* _REQUIREMENTS_: Write out each line beneath this one exactly as it reads.
+++
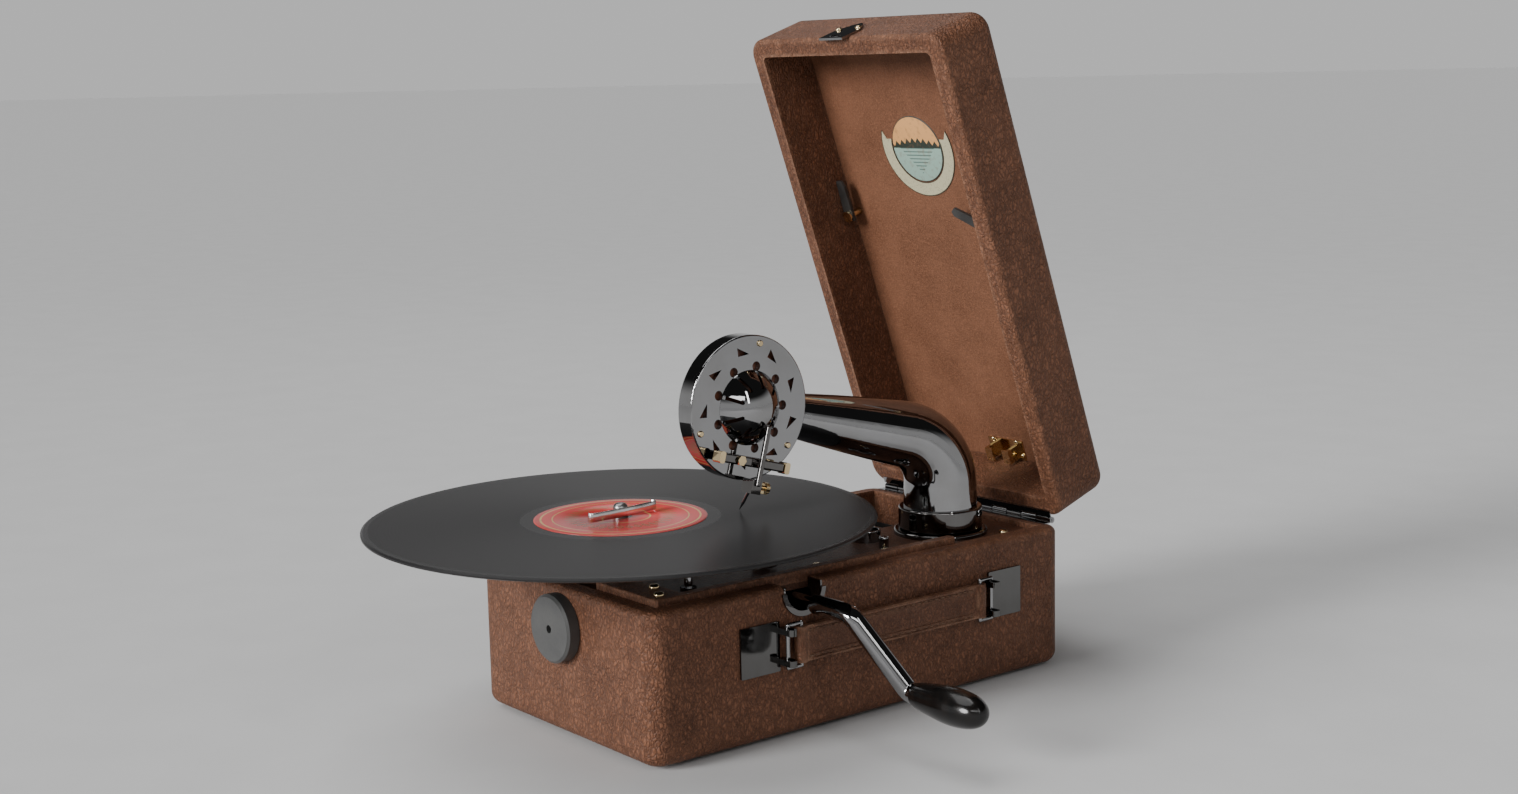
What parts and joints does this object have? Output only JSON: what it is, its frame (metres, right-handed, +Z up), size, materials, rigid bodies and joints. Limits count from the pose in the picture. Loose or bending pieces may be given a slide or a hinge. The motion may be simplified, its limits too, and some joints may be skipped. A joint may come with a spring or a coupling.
{
  "type": "portable wind-up phonograph",
  "caption": "Portable wind-up phonograph: leatherette case, open lid, small turntable with a record, swinging tonearm with round sound box, side crank and strap handle.",
  "frame": {"origin": "centre of the case's footprint, on the plane the four rubber feet stand on", "axes": "+X towards the side with the crank and the strap handle, -Y towards the lock, +Y towards the lid hinge, +Z up"},
  "size_m": [0.3056, 0.391, 0.3442],
  "materials": {
    "leatherette": "fine grained brown leatherette, worn at the corners",
    "board_cloth": "smooth brown covering on the motor board",
    "lid_lining": "dark brown smooth lining",
    "rubber": "matte black",
    "brass": "polished, slightly tarnished",
    "nickel": "polished nickel plate with small wear",
    "dark_nickel": "darkened nickel plate",
    "steel": "brushed",
    "horn_sheet": "matte black paint",
    "spring_steel": "blued",
    "felt": "short pile green felt",
    "shellac": "grooved gloss black",
    "wood_black": "turned, gloss black lacquer",
    "strap_leather": "stitched brown strap leather",
    "mica": "brown lacquered diaphragm",
    "lock_metal": "light grey enamel",
    "dark_steel": "dark grey"
  },
  "bodies": {
    "case": {"case_shell": "leatherette", "rubber_feet": "rubber", "deck_board": "board_cloth", "deck_surround": "leatherette", "deck_screws": "brass", "sound_horn": "horn_sheet", "crank_escutcheon": "dark_nickel", "crank_bearing": "steel", "motor_top_plate": "steel", "motor_bottom_plate": "steel", "motor_pillars": "steel", "governor_bracket": "brass", "tonearm_flange": "dark_nickel", "case_hinge_leaf": "nickel", "hinge_pin": "steel", "lock_bush": "steel", "handle_plates": "nickel", "needle_cup": "nickel", "arm_rest_post": "nickel"},
    "turntable": {"turntable_spindle": "steel", "platter": "nickel", "platter_felt": "felt", "record": "shellac"},
    "barrel": {"spring_barrel": "brass", "mainspring": "spring_steel"},
    "winder": {"winding_arbor": "steel"},
    "intermediate": {"intermediate_wheel": "brass"},
    "governor": {"governor_shaft": "steel", "governor_weights": "brass"},
    "brake": {"brake_lever": "nickel", "brake_pad": "felt"},
    "speed": {"speed_lever": "nickel"},
    "crank": {"crank_shaft": "steel", "crank_arm": "nickel"},
    "grip": {"crank_grip": "wood_black"},
    "tonearm": {"tonearm_tube": "nickel", "tonearm_collar": "dark_nickel"},
    "soundbox": {"soundbox_neck": "nickel", "soundbox_casing": "nickel", "soundbox_face": "nickel", "diaphragm": "mica", "soundbox_dome": "nickel", "soundbox_screws": "brass", "stylus_pivot": "dark_nickel", "stylus_bar": "dark_nickel", "needle": "nickel"},
    "thumb_screw": {"needle_screw": "brass"},
    "lid": {"lid_shell": "leatherette", "lid_panel": "lid_lining", "lock_hasp": "nickel", "crank_clip": "brass", "lid_screws": "brass", "clip_posts": "brass", "lid_hinge_leaf": "nickel"},
    "clip_left": {"record_clip_left": "dark_steel"},
    "clip_right": {"record_clip_right": "dark_steel"},
    "strap": {"handle_loops": "nickel", "handle_strap": "strap_leather"},
    "lock": {"lock_knob": "lock_metal", "lock_spindle": "steel"}
  },
  "joints": [
    {"name": "lid_hinge", "type": "hinge", "parent": "case", "child": "lid", "pos_m": [0, 0.1356, 0.0774], "axis": [-1, 0, 0], "range_deg": [-38, 0]},
    {"name": "turntable_spin", "type": "hinge", "parent": "case", "child": "turntable", "pos_m": [0, -0.0976, 0.09], "axis": [0, 0, -1], "continuous": true},
    {"name": "barrel_turn", "type": "hinge", "parent": "case", "child": "barrel", "pos_m": [0.008, -0.043, 0.03], "axis": [0, 0, -1], "continuous": true},
    {"name": "intermediate_turn", "type": "hinge", "parent": "case", "child": "intermediate", "pos_m": [-0.024, -0.067, 0.05], "axis": [0, 0, -1], "continuous": true},
    {"name": "governor_spin", "type": "hinge", "parent": "case", "child": "governor", "pos_m": [0, -0.1102, 0.028], "axis": [1, 0, 0], "continuous": true},
    {"name": "crank_turn", "type": "hinge", "parent": "case", "child": "crank", "pos_m": [0.06, -0.043, 0.0665], "axis": [-1, 0, 0], "continuous": true},
    {"name": "winder_turn", "type": "hinge", "parent": "case", "child": "winder", "pos_m": [0.008, -0.043, 0.06], "axis": [0, 0, -1], "continuous": true},
    {"name": "grip_spin", "type": "hinge", "parent": "crank", "child": "grip", "pos_m": [0.14, -0.0285, 0.0312], "axis": [1, 0, 0], "continuous": true},
    {"name": "tonearm_swing", "type": "hinge", "parent": "case", "child": "tonearm", "pos_m": [0.031, 0.0865, 0.08], "axis": [0, 0, 1], "range_deg": [-8, 44]},
    {"name": "soundbox_turn", "type": "hinge", "parent": "tonearm", "child": "soundbox", "pos_m": [0.00291, -0.00655, 0.14621], "axis": [-0.2809, -0.9305, 0.2351], "range_deg": [0, 110]},
    {"name": "needle_screw_turn", "type": "hinge", "parent": "soundbox", "child": "thumb_screw", "pos_m": [0.0382, -0.04288, 0.11695], "axis": [0, 0.9636, -0.2672], "range_deg": [0, 180]},
    {"name": "brake_swing", "type": "hinge", "parent": "case", "child": "brake", "pos_m": [0.052, -0.096, 0.09], "axis": [0, 0, 1], "range_deg": [-14, 0]},
    {"name": "speed_swing", "type": "hinge", "parent": "case", "child": "speed", "pos_m": [0.03, -0.033, 0.07], "axis": [0, 0, 1], "range_deg": [-12, 12]},
    {"name": "lock_turn", "type": "hinge", "parent": "case", "child": "lock", "pos_m": [0, -0.137, 0.0562], "axis": [0, -1, 0], "range_deg": [0, 90]},
    {"name": "clip_left_turn", "type": "hinge", "parent": "lid", "child": "clip_left", "pos_m": [-0.0602, 0.10625, 0.23685], "axis": [0, 0.9444, 0.3289], "range_deg": [0, 90]},
    {"name": "clip_right_turn", "type": "hinge", "parent": "lid", "child": "clip_right", "pos_m": [0.0602, 0.10944, 0.22769], "axis": [0, 0.9444, 0.3289], "range_deg": [0, 65]},
    {"name": "strap_pull", "type": "slide", "parent": "case", "child": "strap", "axis": [1, 0, 0], "range_m": [0, 0.003]}
  ],
  "couplings": [
    {"joint": "barrel_turn", "follows": "turntable_spin", "ratio": 0.020833},
    {"joint": "intermediate_turn", "follows": "turntable_spin", "ratio": -0.15},
    {"joint": "governor_spin", "follows": "turntable_spin", "ratio": 8},
    {"joint": "winder_turn", "follows": "crank_turn", "ratio": 0.28571}
  ]
}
+++
* _SOLUTION FOR THIS EXERCISE_:
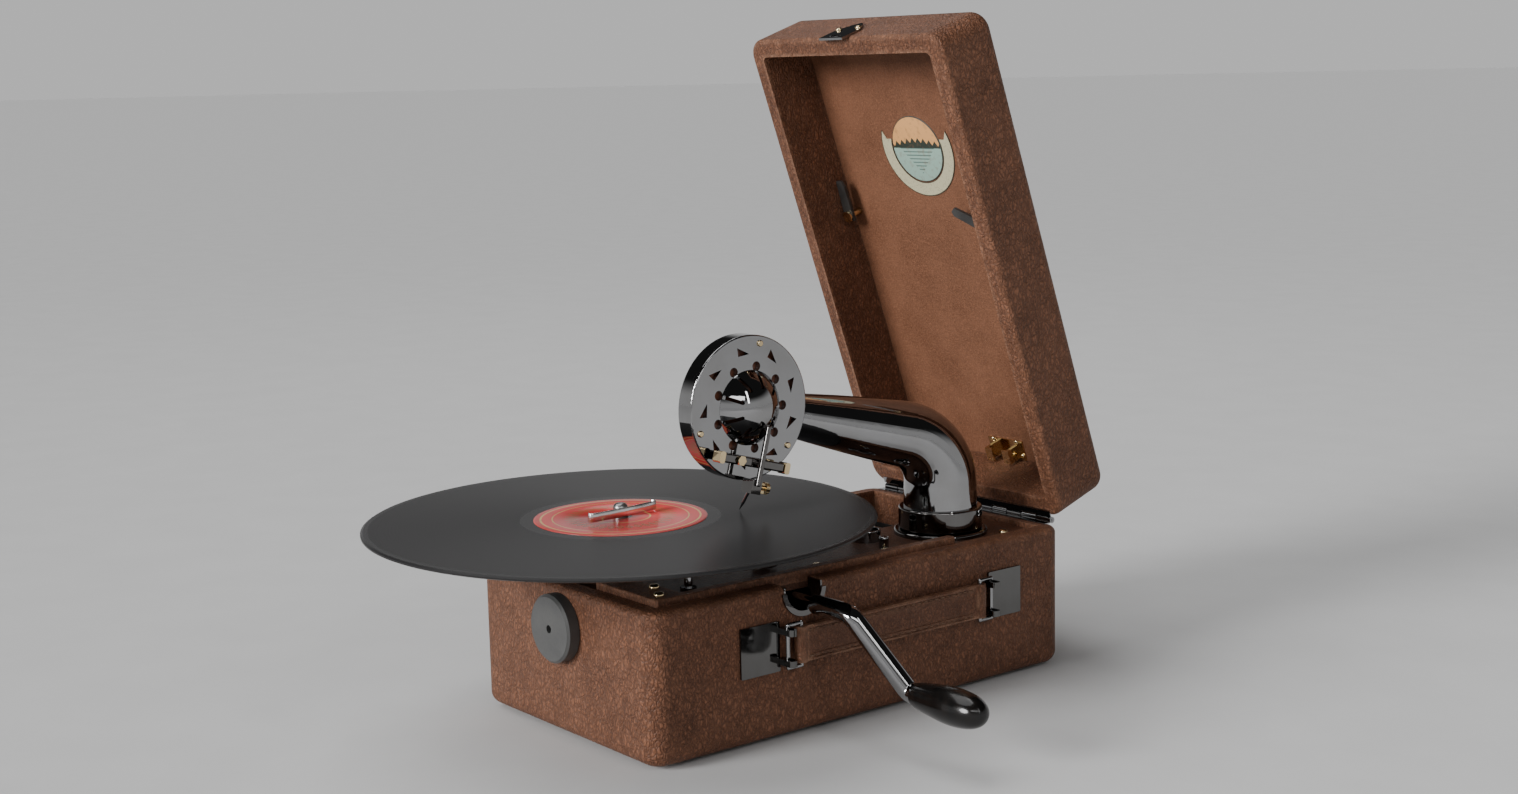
What parts and joints does this object have? Output only JSON: what it is, its frame (metres, right-handed, +Z up), size, materials, rigid bodies and joints. Limits count from the pose in the picture. Loose or bending pieces may be given a slide or a hinge. The motion may be simplified, its limits too, and some joints may be skipped. A joint may come with a spring or a coupling.
{
  "type": "portable wind-up phonograph",
  "caption": "Portable wind-up phonograph: leatherette case, open lid, small turntable with a record, swinging tonearm with round sound box, side crank and strap handle.",
  "frame": {"origin": "centre of the case's footprint, on the plane the four rubber feet stand on", "axes": "+X towards the side with the crank and the strap handle, -Y towards the lock, +Y towards the lid hinge, +Z up"},
  "size_m": [0.3056, 0.391, 0.3442],
  "materials": {
    "leatherette": "fine grained brown leatherette, worn at the corners",
    "board_cloth": "smooth brown covering on the motor board",
    "lid_lining": "dark brown smooth lining",
    "rubber": "matte black",
    "brass": "polished, slightly tarnished",
    "nickel": "polished nickel plate with small wear",
    "dark_nickel": "darkened nickel plate",
    "steel": "brushed",
    "horn_sheet": "matte black paint",
    "spring_steel": "blued",
    "felt": "short pile green felt",
    "shellac": "grooved gloss black",
    "wood_black": "turned, gloss black lacquer",
    "strap_leather": "stitched brown strap leather",
    "mica": "brown lacquered diaphragm",
    "lock_metal": "light grey enamel",
    "dark_steel": "dark grey"
  },
  "bodies": {
    "case": {"case_shell": "leatherette", "rubber_feet": "rubber", "deck_board": "board_cloth", "deck_surround": "leatherette", "deck_screws": "brass", "sound_horn": "horn_sheet", "crank_escutcheon": "dark_nickel", "crank_bearing": "steel", "motor_top_plate": "steel", "motor_bottom_plate": "steel", "motor_pillars": "steel", "governor_bracket": "brass", "tonearm_flange": "dark_nickel", "case_hinge_leaf": "nickel", "hinge_pin": "steel", "lock_bush": "steel", "handle_plates": "nickel", "needle_cup": "nickel", "arm_rest_post": "nickel"},
    "turntable": {"turntable_spindle": "steel", "platter": "nickel", "platter_felt": "felt", "record": "shellac"},
    "barrel": {"spring_barrel": "brass", "mainspring": "spring_steel"},
    "winder": {"winding_arbor": "steel"},
    "intermediate": {"intermediate_wheel": "brass"},
    "governor": {"governor_shaft": "steel", "governor_weights": "brass"},
    "brake": {"brake_lever": "nickel", "brake_pad": "felt"},
    "speed": {"speed_lever": "nickel"},
    "crank": {"crank_shaft": "steel", "crank_arm": "nickel"},
    "grip": {"crank_grip": "wood_black"},
    "tonearm": {"tonearm_tube": "nickel", "tonearm_collar": "dark_nickel"},
    "soundbox": {"soundbox_neck": "nickel", "soundbox_casing": "nickel", "soundbox_face": "nickel", "diaphragm": "mica", "soundbox_dome": "nickel", "soundbox_screws": "brass", "stylus_pivot": "dark_nickel", "stylus_bar": "dark_nickel", "needle": "nickel"},
    "thumb_screw": {"needle_screw": "brass"},
    "lid": {"lid_shell": "leatherette", "lid_panel": "lid_lining", "lock_hasp": "nickel", "crank_clip": "brass", "lid_screws": "brass", "clip_posts": "brass", "lid_hinge_leaf": "nickel"},
    "clip_left": {"record_clip_left": "dark_steel"},
    "clip_right": {"record_clip_right": "dark_steel"},
    "strap": {"handle_loops": "nickel", "handle_strap": "strap_leather"},
    "lock": {"lock_knob": "lock_metal", "lock_spindle": "steel"}
  },
  "joints": [
    {"name": "lid_hinge", "type": "hinge", "parent": "case", "child": "lid", "pos_m": [0, 0.1356, 0.0774], "axis": [-1, 0, 0], "range_deg": [-38, 0]},
    {"name": "turntable_spin", "type": "hinge", "parent": "case", "child": "turntable", "pos_m": [0, -0.0976, 0.09], "axis": [0, 0, -1], "continuous": true},
    {"name": "barrel_turn", "type": "hinge", "parent": "case", "child": "barrel", "pos_m": [0.008, -0.043, 0.03], "axis": [0, 0, -1], "continuous": true},
    {"name": "intermediate_turn", "type": "hinge", "parent": "case", "child": "intermediate", "pos_m": [-0.024, -0.067, 0.05], "axis": [0, 0, -1], "continuous": true},
    {"name": "governor_spin", "type": "hinge", "parent": "case", "child": "governor", "pos_m": [0, -0.1102, 0.028], "axis": [1, 0, 0], "continuous": true},
    {"name": "crank_turn", "type": "hinge", "parent": "case", "child": "crank", "pos_m": [0.06, -0.043, 0.0665], "axis": [-1, 0, 0], "continuous": true},
    {"name": "winder_turn", "type": "hinge", "parent": "case", "child": "winder", "pos_m": [0.008, -0.043, 0.06], "axis": [0, 0, -1], "continuous": true},
    {"name": "grip_spin", "type": "hinge", "parent": "crank", "child": "grip", "pos_m": [0.14, -0.0285, 0.0312], "axis": [1, 0, 0], "continuous": true},
    {"name": "tonearm_swing", "type": "hinge", "parent": "case", "child": "tonearm", "pos_m": [0.031, 0.0865, 0.08], "axis": [0, 0, 1], "range_deg": [-8, 44]},
    {"name": "soundbox_turn", "type": "hinge", "parent": "tonearm", "child": "soundbox", "pos_m": [0.00291, -0.00655, 0.14621], "axis": [-0.2809, -0.9305, 0.2351], "range_deg": [0, 110]},
    {"name": "needle_screw_turn", "type": "hinge", "parent": "soundbox", "child": "thumb_screw", "pos_m": [0.0382, -0.04288, 0.11695], "axis": [0, 0.9636, -0.2672], "range_deg": [0, 180]},
    {"name": "brake_swing", "type": "hinge", "parent": "case", "child": "brake", "pos_m": [0.052, -0.096, 0.09], "axis": [0, 0, 1], "range_deg": [-14, 0]},
    {"name": "speed_swing", "type": "hinge", "parent": "case", "child": "speed", "pos_m": [0.03, -0.033, 0.07], "axis": [0, 0, 1], "range_deg": [-12, 12]},
    {"name": "lock_turn", "type": "hinge", "parent": "case", "child": "lock", "pos_m": [0, -0.137, 0.0562], "axis": [0, -1, 0], "range_deg": [0, 90]},
    {"name": "clip_left_turn", "type": "hinge", "parent": "lid", "child": "clip_left", "pos_m": [-0.0602, 0.10625, 0.23685], "axis": [0, 0.9444, 0.3289], "range_deg": [0, 90]},
    {"name": "clip_right_turn", "type": "hinge", "parent": "lid", "child": "clip_right", "pos_m": [0.0602, 0.10944, 0.22769], "axis": [0, 0.9444, 0.3289], "range_deg": [0, 65]},
    {"name": "strap_pull", "type": "slide", "parent": "case", "child": "strap", "axis": [1, 0, 0], "range_m": [0, 0.003]}
  ],
  "couplings": [
    {"joint": "barrel_turn", "follows": "turntable_spin", "ratio": 0.020833},
    {"joint": "intermediate_turn", "follows": "turntable_spin", "ratio": -0.15},
    {"joint": "governor_spin", "follows": "turntable_spin", "ratio": 8},
    {"joint": "winder_turn", "follows": "crank_turn", "ratio": 0.28571}
  ]
}